Kahn explique : "La révolution verte en Afrique passera par l’adoption de technologies à faible coût comme push-pull qui exploitent la science élémentaire et appliquée. Ces technologies règleront la sécurité alimentaire et les moyens de subsistance des petits fermiers sans nécessiter des ressources supplémentaires pour des semences hybrides, la protection des cultures et l’amélioration des sols".

Mais d’autres voient autrement. L’Alliance pour une révolution verte en Afrique (AGRA), une organisation non gouvernementale financée par les fondations Rockefeller et Bill Gates, fait la promotion des engrais et des semences pour produire rapidement plus de vivres.

"Mais si la production alimentaire augmente trop rapidement, dans deux ans, nous aurons trop de vivres et les prix baisseront", a affirmé Herren. "Nous avons besoin du contraire : pour que les agriculteurs obtiennent un revenu suffisant, les prix des produits agricoles doivent augmenter".

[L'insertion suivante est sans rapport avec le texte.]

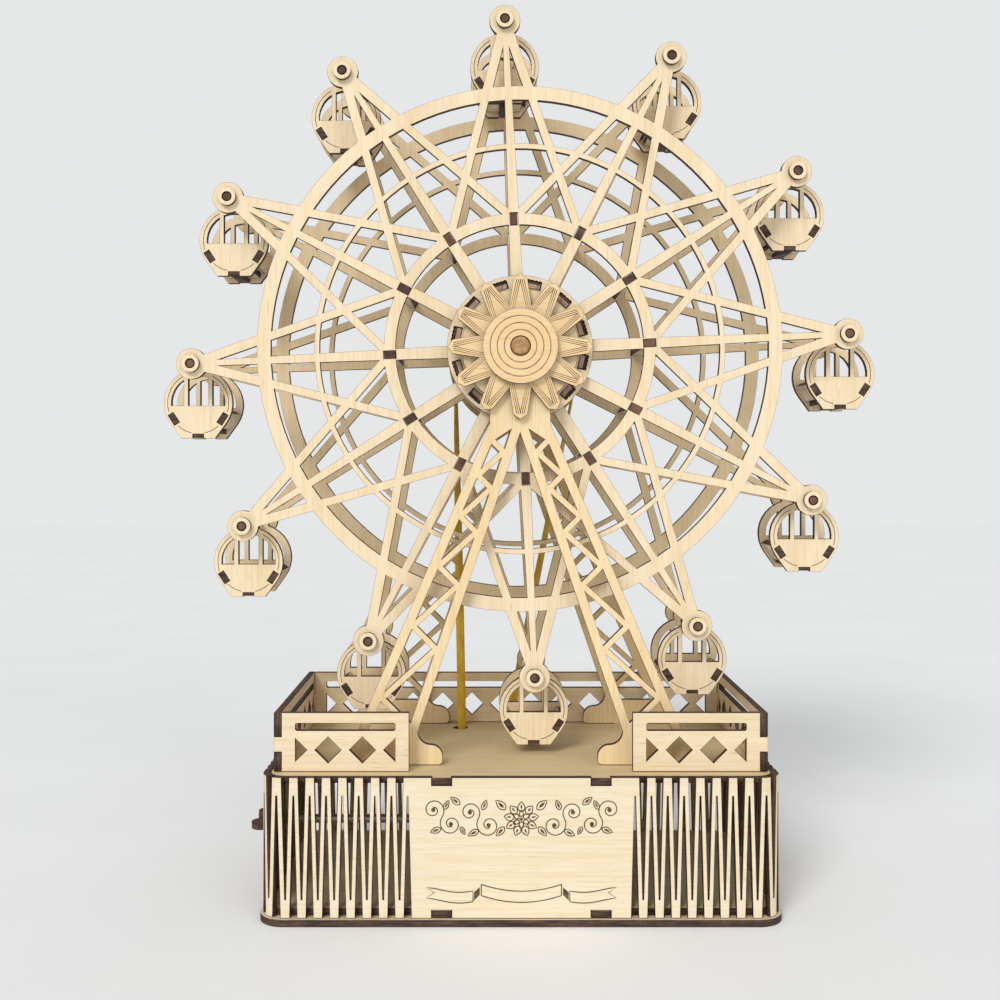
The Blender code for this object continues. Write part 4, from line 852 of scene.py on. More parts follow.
@dataclass
class BaseBox:
    """The box that the wheel stands on: base plate, floor, deck and four slatted walls."""

    finishes: Finishes
    width: float = 0.218
    depth: float = 0.116
    height: float = 0.061
    corner: float = 0.011
    setback: float = 0.0012
    front_panel: float = 0.094
    side_panel: float = 0.020
    slit_pitch: float = 0.00672
    first_slit: float = 0.0031
    slit_mouth: float = 0.0032
    slit_end: float = 0.0006
    slit_web: float = 0.0075
    notch_width: float = 0.0085
    notch_spacing: float = 0.0656
    bend_steps: int = 14
    line_width: float = 0.0006
    shaft_hole: float = 0.0023
    band_hole: Triple = (0.0070, 0.0060, 0.0028)
    band_holes_x: tuple[float, float] = (-0.0274, -0.0014)

    @property
    def half_width(self) -> float:
        """Outside of the side walls."""
        return self.width / 2 - self.setback

    @property
    def half_depth(self) -> float:
        """Outside of the front and back walls."""
        return self.depth / 2 - self.setback

    def sheet_loop(self, half_width: float, half_depth: float, corner: float, reach: float = 0.0) -> Loop:
        """A rounded sheet, with two tabs on its front and back edges where reach is given."""
        points = []
        if reach:
            for x in (-self.notch_spacing / 2, self.notch_spacing / 2):
                left, right = x - self.notch_width / 2 + FIT, x + self.notch_width / 2 - FIT
                points += [Vector((left, -half_depth)), Vector((left, -reach))]
                points += [Vector((right, -reach)), Vector((right, -half_depth))]
        center = Vector((half_width - corner, half_depth - corner))
        points += arc(corner, -90.0, 0.0, Vector((center.x, -center.y)))
        points += arc(corner, 0.0, 90.0, center)
        return points + [-point for point in points]

    def slits(self, panel_half: float, half_length: float) -> tuple[list[float], list[float]]:
        """Places of the slits that open at the top, and of those that open at the bottom."""
        room = half_length - self.slit_mouth
        x = panel_half + self.first_slit
        upper, lower = [], [x - self.slit_pitch / 2]
        while x < room:
            upper.append(x)
            if x + self.slit_pitch / 2 < room:
                lower.append(x + self.slit_pitch / 2)
            x += self.slit_pitch
        return upper, lower

    def cut_edge(self, places: list[float], notches: list[float], start: float, rise: int) -> Loop:
        """Points along an edge of a wall, left to right, with its slits and notches."""
        depth = rise * (self.height - PLY - FIT - self.slit_web)
        cuts = [(x, self.slit_mouth, self.slit_end, depth) for x in places]
        cuts += [(x, self.notch_width, self.notch_width, rise * (PLY + FIT)) for x in notches]
        points = []
        for x, mouth, end, reach in sorted(cuts):
            points.append(Vector((x - mouth / 2, start)))
            points.append(Vector((x - end / 2, start + reach)))
            points.append(Vector((x + end / 2, start + reach)))
            points.append(Vector((x + mouth / 2, start)))
        return points

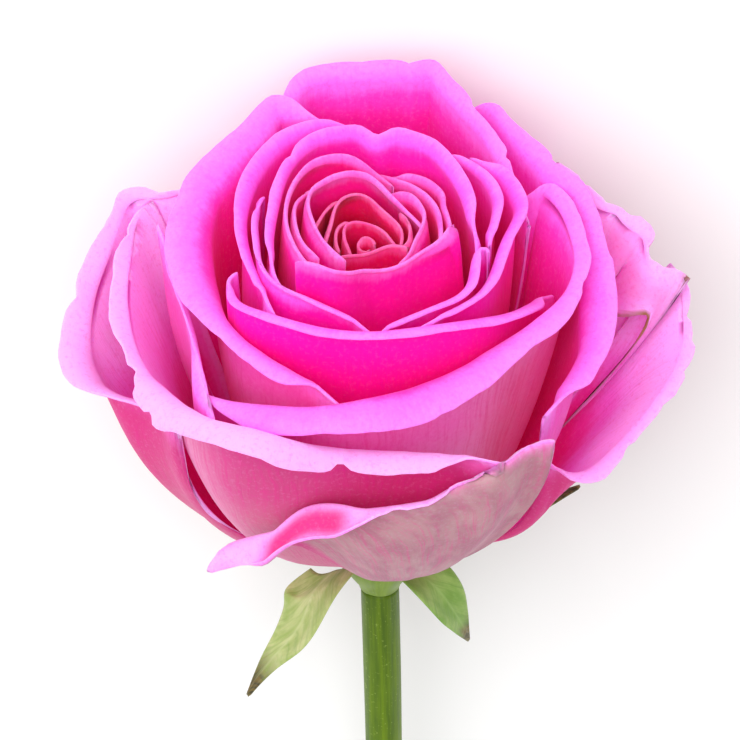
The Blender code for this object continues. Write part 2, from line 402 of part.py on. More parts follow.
def regrade(spec, s, t, V0, V):
    """Rim heights again, so that a rim pushed outward stays on its lines of sight."""
    pts = np.array([station(c) for c in spec['rim']])
    L = np.concatenate([[0], np.cumsum(np.linalg.norm(np.diff(pts, axis=0), axis=1))]); L /= L[-1]
    D = (V - V0)[np.abs(t - 1.3) < 0.4].mean(0)
    lift = -np.interp(L, s, D[:, 1]) * math.tan(VIEW_UP)
    draw = -np.interp(L, s, D[:, 0]) * UNIT * 0.6
    for _ in range(2):
        q = np.pad(lift, 1, mode='edge'); lift = q[:-2] * 0.25 + q[1:-1] * 0.5 + q[2:] * 0.25
        q = np.pad(draw, 1, mode='edge'); draw = q[:-2] * 0.25 + q[1:-1] * 0.5 + q[2:] * 0.25
    return dict(spec, rim=[c if c[0] == 'p' else (c[0] + g, c[1], c[2] + f) for c, f, g in zip(spec['rim'], lift, draw)])


def lay_on():
    """All petal sheets, heart first, each settled outside those before it."""
    sheets, flats, layers, specs = [], [], [], []
    for spec in PETALS:
        s, t = rows_of(spec)
        for _ in range(2):
            V0 = petal(spec, s, t)
            spec = regrade(spec, s, t, V0, settle(V0, layers, PETAL_GAP, rounds=5))
        V0 = petal(spec, s, t)
        V = settle(V0, layers, spec.get('gap', PETAL_GAP), rounds=30)
        layers.append(Layer(V)); sheets.append(V); flats.append(V0); specs.append(spec)
    leaves = []
    for spec in SEPALS:
        V = settle(sepal(spec, np.linspace(0, 1, 5), np.linspace(0, 1, 9)), layers, SEPAL_GAP)
        leaves.append(V)
    lean, drop = resting(sheets)
    return specs, flats, sheets, leaves, lean, drop


# ---- making the objects ----
def remove_everything():
    for ob in list(bpy.data.objects):
        bpy.data.objects.remove(ob, do_unlink=True)


def material(name, colour, roughness):
    m = bpy.data.materials.new(name)
    m.use_nodes = True
    b = m.node_tree.nodes['Principled BSDF']
    b.inputs['Base Color'].default_value = (*colour, 1)
    b.inputs['Roughness'].default_value = roughness
    b.inputs['Metallic'].default_value = 0.0
    return m


def sheet_object(name, S, thick, mat, frame, home):
    """A grid moved onto the sheet S (rows, columns, 3), thickened both ways."""
    rows, cols = S.shape[:2]
    at = Vector(S[0, cols // 2] / 1000)
    bm = bmesh.new()
    bmesh.ops.create_grid(bm, x_segments=cols - 1, y_segments=rows - 1, size=1.0)
    for v in bm.verts:
        j = round((v.co.x + 1) / 2 * (cols - 1)); i = round((v.co.y + 1) / 2 * (rows - 1))
        v.co = Vector(S[i, j] / 1000) - at
    me = bpy.data.meshes.new(name)
    bm.to_mesh(me); bm.free()
    me.shade_smooth()
    ob = bpy.data.objects.new(name, me)
    home.objects.link(ob)
    ob.location = at; ob.parent = frame
    mod = ob.modifiers.new('thickness', 'SOLIDIFY')
    mod.thickness = thick / 1000; mod.offset = 0; mod.use_even_offset = False
    me.materials.append(mat)
    return ob


def petal_colour(k):
    """Deep pink at the heart, a little paler outwards."""
    f = k / (len(PETALS) - 1)
    return (0.86 + 0.05 * f, 0.02 + 0.13 * f, 0.33 + 0.22 * f)


def lowest(frame, objects):
    bpy.context.view_layer.update()
    deps = bpy.context.evaluated_depsgraph_get()
    low = []
    for ob in objects:
        e = ob.evaluated_get(deps); me = e.to_mesh()
        low.append(min((e.matrix_world @ v.co).z for v in me.vertices))
        e.to_mesh_clear()
    return low


def main():
    remove_everything()
    home = bpy.data.collections.new('rose')
    bpy.context.scene.collection.children.link(home)
    frame = bpy.data.objects.new('rose_frame', None)
    home.objects.link(frame)

    specs, flats, sheets, leaves, lean, drop = lay_on()
    petals = []
    for k, (spec, S) in enumerate(zip(specs, sheets)):
        mat = material(spec['name'] + '_pink', petal_colour(k), 0.55)
        petals.append(sheet_object('petal_' + spec['name'], press(S, lean, drop), PETAL_THICK, mat, frame, home))
    for spec, S in zip(SEPALS, leaves):
        mat = material(spec['name'] + '_green', (0.33, 0.46, 0.14), 0.6)
        sheet_object(spec['name'], press(S, lean, drop), SEPAL_THICK, mat, frame, home)

    # receptacle: a turned hip with a dome on top that carries the claws
    dome = [(RECEPTACLE_DOME * math.sin(a), RECEPTACLE_DOME * math.cos(a)) for a in np.linspace(0, math.pi / 2, 7)]
    hip = dome + [(5.4, -1.6), (5.8, -3.4), (RECEPTACLE_WIDE, -5.0), (5.5, -7.0), (4.5, -9.0), (3.6, -10.5),
                  (3.2, RECEPTACLE_FOOT), (0.0, RECEPTACLE_FOOT)]
    me = bpy.data.meshes.new('receptacle')
    me.from_pydata([(r / 1000, 0, z / 1000) for r, z in hip], [(i, i + 1) for i in range(len(hip) - 1)], [])
    ob = bpy.data.objects.new('receptacle', me)
    home.objects.link(ob); ob.parent = frame
    screw = ob.modifiers.new('turn', 'SCREW')
    screw.axis = 'Z'; screw.angle = 2 * math.pi; screw.steps = 20; screw.render_steps = 20
    screw.use_merge_vertices = True; screw.merge_threshold = 0.00001; screw.use_smooth_shade = True
    screw.use_normal_calculate = True
    me.materials.append(material('receptacle_green', (0.30, 0.42, 0.10), 0.5))

    # stem: a tapering tube with a very slight bow, cut square at its end
    cu = bpy.data.curves.new('stem', 'CURVE')
    cu.dimensions = '3D'; cu.bevel_depth = 0.001; cu.bevel_resolution = 4; cu.use_fill_caps = True
    n = 12
    sp = cu.splines.new('POLY'); sp.points.add(n - 1)
    top = RECEPTACLE_FOOT - 0.35
    for i in range(n):
        f = i / (n - 1)
        z = top + (RECEPTACLE_FOOT - STEM_LENGTH - top) * f
        bow = 0.8 * math.sin(math.pi * f)
        sp.points[i].co = (bow / 1000, 0, z / 1000, 1)
        sp.points[i].radius = STEM_RADIUS_TOP + (STEM_RADIUS_END - STEM_RADIUS_TOP) * f
    ob = bpy.data.objects.new('stem', cu)
    home.objects.link(ob); ob.parent = frame
    cu.materials.append(material('stem_green', (0.20, 0.36, 0.02), 0.45))
    stem = ob

    # lay the rose down: lean until petals and stem end touch the same plane
    lo, hi = lean - math.radians(2.0), lean + math.radians(2.0)
    for _ in range(26):
        a = (lo + hi) / 2
        frame.rotation_euler = (a - math.pi / 2, 0, 0)
        low = lowest(frame, petals + [stem])
        if min(low[:-1]) < low[-1]: lo = a
        else: hi = a
    frame.location = (0, 0, 0)
    low = lowest(frame, [o for o in home.objects if o.type != 'EMPTY'])
    bpy.context.view_layer.update()
    deps = bpy.context.evaluated_depsgraph_get()
    pts = []
    for o in home.objects:
        if o.type == 'EMPTY': continue
        e = o.evaluated_get(deps); m = e.to_mesh()
        pts += [e.matrix_world @ v.co for v in m.vertices]
        e.to_mesh_clear()
    mid = [(min(p[i] for p in pts) + max(p[i] for p in pts)) / 2 for i in (0, 1)]
    frame.location = (-mid[0], -mid[1], -min(p.z for p in pts))
    bpy.context.view_layer.update()


main()
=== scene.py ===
# The looks of a cut rose that lies on its side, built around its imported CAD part.
# Petals, sepals, receptacle and stem are finely modelled in mesh code, each in
# the place of its CAD node, with procedural materials.
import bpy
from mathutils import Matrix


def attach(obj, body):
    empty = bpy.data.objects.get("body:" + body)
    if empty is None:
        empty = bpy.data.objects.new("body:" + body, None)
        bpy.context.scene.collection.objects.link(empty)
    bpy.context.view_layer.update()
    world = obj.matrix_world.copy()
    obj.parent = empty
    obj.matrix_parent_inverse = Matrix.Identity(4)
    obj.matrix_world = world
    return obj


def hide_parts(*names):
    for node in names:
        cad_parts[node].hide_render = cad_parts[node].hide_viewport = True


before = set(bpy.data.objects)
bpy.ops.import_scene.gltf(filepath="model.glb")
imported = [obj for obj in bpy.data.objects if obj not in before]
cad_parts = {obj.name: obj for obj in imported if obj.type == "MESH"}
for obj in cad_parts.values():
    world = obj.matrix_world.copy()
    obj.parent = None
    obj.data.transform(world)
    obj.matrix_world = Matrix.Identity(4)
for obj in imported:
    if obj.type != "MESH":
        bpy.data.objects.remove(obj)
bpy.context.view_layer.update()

import math

import bmesh
import bpy
import numpy as np
from mathutils import Matrix, Vector
from mathutils.bvhtree import BVHTree

# ---- driving dimensions (mm) ----
PETAL_THICK = 0.40        # thickness of a petal
PETAL_GAP = 0.75          # middle of one petal to the middle of the next
SEPAL_THICK = 0.80
SEPAL_GAP = 1.00
STEM_LENGTH = 110.0       # below the receptacle
STEM_RADIUS_TOP = 3.0
STEM_RADIUS_END = 2.7
RECEPTACLE_DOME = 5.2     # radius of the dome that carries the claws
RECEPTACLE_WIDE = 6.0     # widest radius of the hip
RECEPTACLE_FOOT = -11.6   # height of its lower end
PRESS_DEPTH = 1.8         # how far the back petals bend where they rest
PRESS_SOFT = 4.0          # height over which that bend fades out

# ---- sighting frame ----
# Rim stations are given as they are sighted from the front, 40 degrees above
# level and 1 m away: across and down in units of 1/6.56 mm, and the height of
# the station above the receptacle in mm. Stations marked 'p' are plain polar
# ones: azimuth in degrees, distance from the axis, height.
VIEW_UP = math.radians(40.0)
VIEW_FAR = 1000.0
UNIT = 6.56
MIDDLE = (370.0, 370.0)
AIM = np.array([-1.5, 2.2, 30.0])
AXIS_LEAN = np.array([-0.05, 0.0])   # the bud leans a little to the left

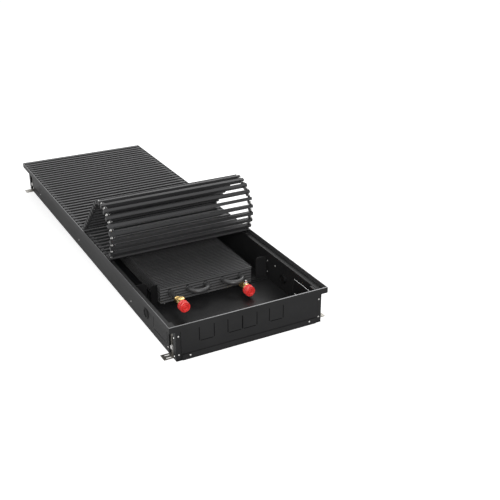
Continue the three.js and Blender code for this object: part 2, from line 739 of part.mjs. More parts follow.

Kahn estime que les fermiers doivent gagner au moins deux dollars par jour pour rester dans l’agriculture – un revenu réalisable à travers la technique "push-pull".

Joan Kagwanja de l’AGRA a confirmé que son organisation "veut accroître l’utilisation des engrais en Afrique". Elle précise : "Sur ce continent, les fermiers utilisent huit kilogrammes d’engrais par hectare, contre 300 à 500 kg par hectare en Europe et en Amérique du nord. C’est toujours très faible".

Font-ils également la promotion des organismes génétiquement modifiés (OGM) ? "Je ne peux pas répondre par oui ou par non. Nous ne faisons pas la promotion de l’utilisation des OGM, mais de la technologie fondée sur la preuve. Nous appuyons la recherche pour augmenter la productivité. Nous ne sommes pas opposés aux OGM et nous aiderions les pays ou organisations qui demandent de l’aide dans ce domaine", a-t-elle répondu.

Mais Nick Nuttall, le porte-parole du Programme des Nations Unies pour l’environnement (PNUE) à Nairobi, a mis en garde contre une "approche selon laquelle une seule taille convient à tous dans l’agriculture". "L’on n’a pas à choisir entre la petite et la grande agriculture. Certes, l’agriculture durable ou biologique emploie plus de personnes que l’agriculture intensive.

"Dans le passé, l’agriculture biologique était considérée comme un luxe, non pas comme quelque chose pour les petits agriculteurs. Mais la productivité a augmenté : en Afrique de l’est, les rendements ont augmenté de 128 pour cent. L’agriculture biologique permet une meilleure rétention de l’eau et améliore la fertilité du sol. Nous devons être intelligents et ne pas déverser beaucoup de produits chimiques sur les sols fragiles d’Afrique".

Su Kahumbu, fondatrice de ’Green Dream Ltd’ qui promeut l’agriculture biologique, ajoute : "La demande pour les produits biologiques à Nairobi augmente. Elle permet un meilleur revenu pour les agriculteurs. Toutefois, le défi est d’ajouter de la valeur aux produits en les transformant en jus de fruits ou en confitures, par exemple".

Est-ce que son organisation cible le marché étranger ? "Notre responsabilité première c’est de nourrir la population du Kenya. L’exportation peut venir plus tard", a-t-elle répondu.

La décision des chefs d’Etat africains en 2000 d’allouer 10 pour cent du produit intérieur brut à l’agriculture n’a été mise en œuvre que par quatre pays, dit Herren.

"Cette question concerne la gouvernance, ici et de l’autre côté de l’océan". Il pense que le principal problème est que le monde occidental dépense un milliard de dollars par jour pour subventionner l’agriculture.